I think about something the pastor said during his eulogy.  “Somebody killed Lovell because they didn’t like him.” 

I don’t know if he was being specific, if he had heard this from the family or from the street.  He might just have been speaking generally, speaking to the truism that homicide is hateful.  But there is a trend in Oakland of young people killing young people over trifles.  Last year I went to funerals for a 13-year-old, a 15-year-old, and two 17-year-old kids.  Lovell was 15.  15.  What could you possibly do by 15 to get yourself killed?  Why was he killed?

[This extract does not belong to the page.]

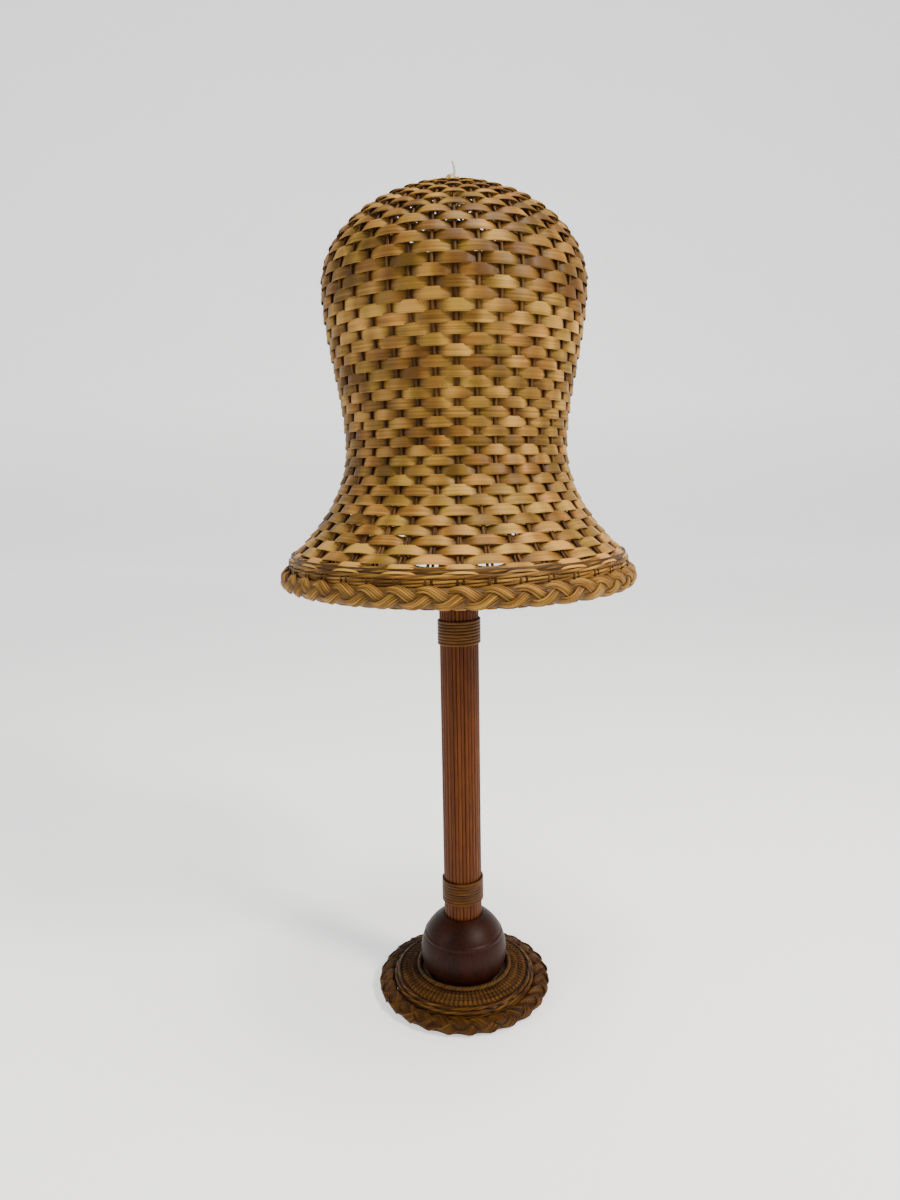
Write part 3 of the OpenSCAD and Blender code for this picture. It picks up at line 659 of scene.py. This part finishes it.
# ---------------------------------------------------------------- the foot

def make_foot():
    """The foot's plait, the twined rounds inside it, the cover's weave and the ring at the ball."""
    strand_r, depth, stitches = 1.1 * MM, 1.1 * MM, 26
    middle, half = section_of("base_braid", depth + strand_r + 0.2 * MM)
    braid = Strands()
    plait(braid, middle, half, 58, 84, stitches, depth, strand_r, members=6)
    plain_hoop(braid, *middle, half[0] + 0.5 * MM, half[1] + 0.5 * MM, recess=0.6)
    braid.build("base_plait", foot_reed, "stand", "foot_braid", ["base_braid"])

    wale = Strands()
    wale_r = (high("base_wale")[2] - low("base_wale")[2]) / 2
    wale_mid = high("base_wale")[0] - wale_r
    rope_round(wale, wale_mid, low("base_wale")[2] + wale_r, 1.1 * MM, 1.5 * MM, 11)
    rope_round(wale, wale_mid + 3.6 * MM, low("base_wale")[2] - 1.4 * MM, 1.1 * MM, 1.6 * MM, 11, start=1.3)
    rope_round(wale, wale_mid + 2.4 * MM, low("base_wale")[2] - 6.5 * MM, 1.1 * MM, 1.7 * MM, 11, start=2.1)
    plain_hoop(wale, wale_mid + 2.2 * MM, low("base_wale")[2] - 9 * MM, 1.9 * MM, 8.5 * MM, recess=0.8)
    wale.build("base_wale_twist", foot_reed, "stand", "foot_reed", ["base_wale"])

    cover = Strands()
    inner_r = high("foot_ring")[0] + 0.4 * MM
    outer_r = high("base_cover")[0]
    top = high("base_cover")[2]
    edge = low("base_cover")[2] + 4.2 * MM
    rows = 11
    pitch = (outer_r - inner_r) / rows
    ridges = 84
    for row in range(rows):
        radius = inner_r + (row + 0.5) * pitch
        height = edge + (top - edge) * (1 - row / rows) ** 0.8 - 1.2 * MM
        turn = np.linspace(0, TAU, ridges * 8, endpoint=False)
        phase = ridges * turn + 0.5 * math.sin(row * 2.3)
        bob = 0.75 * MM * np.cos(phase)
        points = around(turn, radius + 0.2 * MM * np.sin(phase), height + bob)
        # painted shade where each cover strand dips down between the ridges
        cover.tube(points, pitch * 0.56, 6, rng.uniform(0, 1), 0.45 - 0.45 * np.cos(phase), True)
    cover.build("base_cover_weave", foot_reed, "stand", "foot_reed", ["base_cover"])

    ring = Strands()
    ring_lo, ring_hi = low("foot_ring"), high("foot_ring")
    ply_r, twist_r, twists = 1.95 * MM, 1.6 * MM, 26
    ring_r = ring_hi[0] - ply_r - twist_r
    for height, start in ((ring_lo[2] + ply_r + twist_r, 0.0), (ring_hi[2] - ply_r - twist_r, 1.0)):
        rope_round(ring, ring_r, height, twist_r, ply_r, twists, start=start)
    ring.build("foot_ring_reed", pale_reed, "stand", "pale_reed", ["foot_ring"])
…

Driving away, I try to stay focused. I think about what Ishmael Knudsen’s sister had said on Monday: I won’t have to worry about him anymore. I think about what Sister Bell had said, in the dim, cold, Gothic Chapel of the Chimes, where all through the service a downward slant of winter light bled through the windows, but failed to warm the tiles of the floor.  Lay your hands on them.